DIRECTIVE :: The data below needs to be returned exactly, line for line.

┏━━

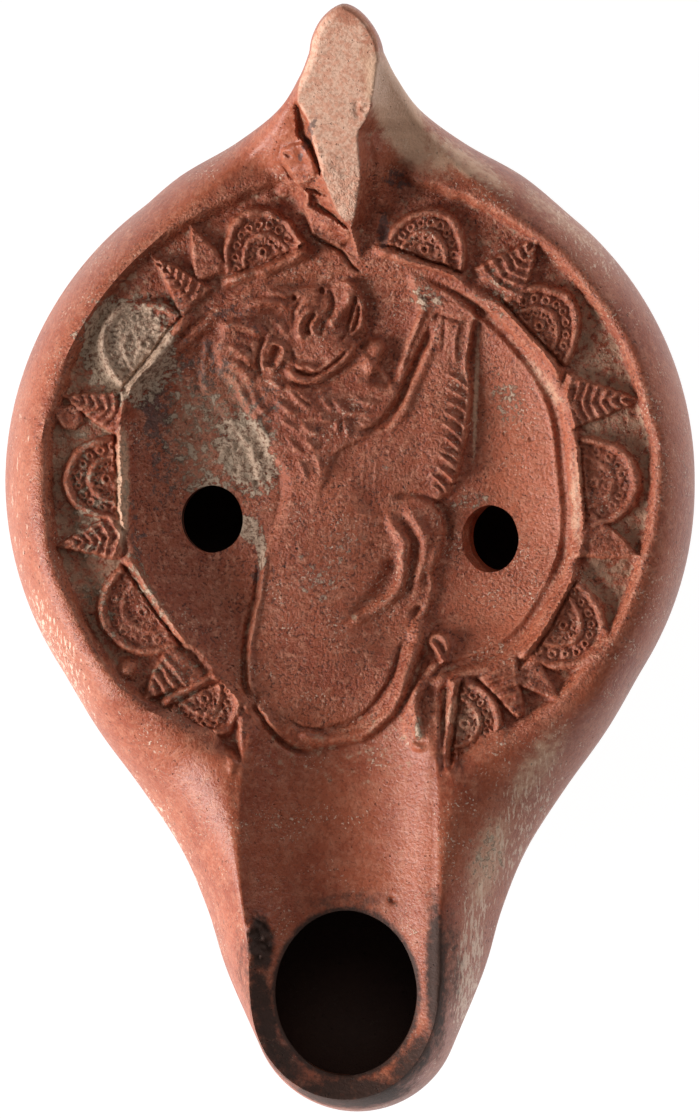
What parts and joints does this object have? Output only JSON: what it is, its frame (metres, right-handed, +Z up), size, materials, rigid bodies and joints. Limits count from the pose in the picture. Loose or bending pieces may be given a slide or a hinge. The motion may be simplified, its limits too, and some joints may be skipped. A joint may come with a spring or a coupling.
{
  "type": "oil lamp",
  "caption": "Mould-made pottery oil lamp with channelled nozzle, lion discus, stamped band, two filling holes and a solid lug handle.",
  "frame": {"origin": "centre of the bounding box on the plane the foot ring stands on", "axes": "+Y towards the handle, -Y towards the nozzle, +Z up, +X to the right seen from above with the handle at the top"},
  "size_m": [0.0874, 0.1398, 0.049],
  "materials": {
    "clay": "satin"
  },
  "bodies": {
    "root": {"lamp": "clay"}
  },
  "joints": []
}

┗━━

TASK SOLUTION ::
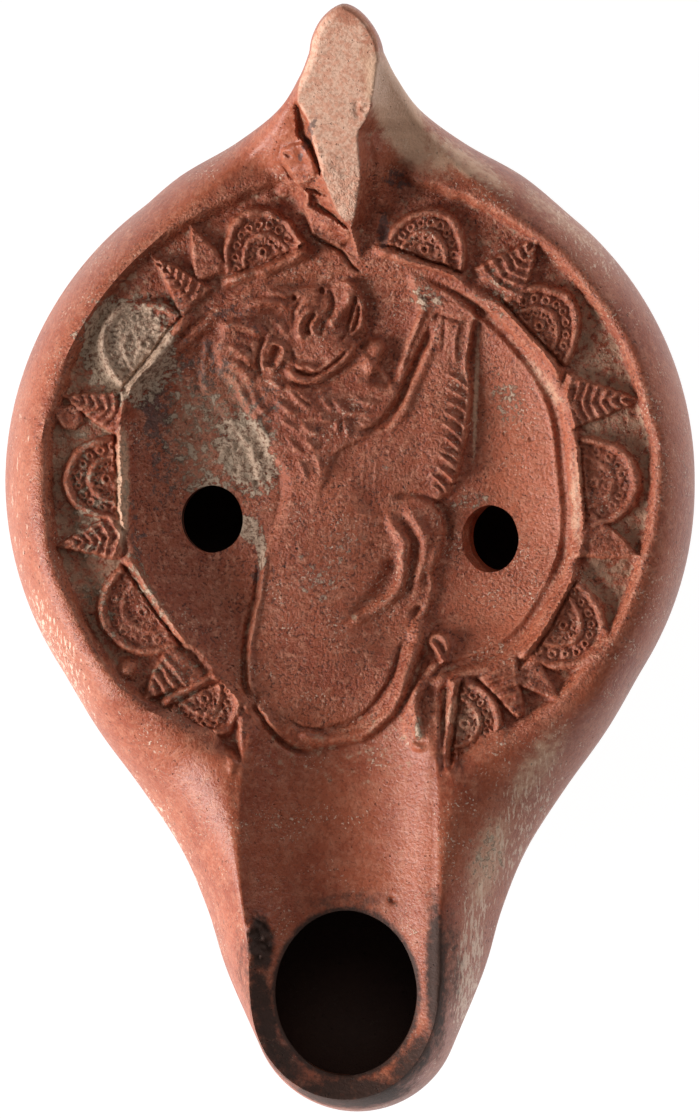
What parts and joints does this object have? Output only JSON: what it is, its frame (metres, right-handed, +Z up), size, materials, rigid bodies and joints. Limits count from the pose in the picture. Loose or bending pieces may be given a slide or a hinge. The motion may be simplified, its limits too, and some joints may be skipped. A joint may come with a spring or a coupling.
{
  "type": "oil lamp",
  "caption": "Mould-made pottery oil lamp with channelled nozzle, lion discus, stamped band, two filling holes and a solid lug handle.",
  "frame": {"origin": "centre of the bounding box on the plane the foot ring stands on", "axes": "+Y towards the handle, -Y towards the nozzle, +Z up, +X to the right seen from above with the handle at the top"},
  "size_m": [0.0874, 0.1398, 0.049],
  "materials": {
    "clay": "satin"
  },
  "bodies": {
    "root": {"lamp": "clay"}
  },
  "joints": []
}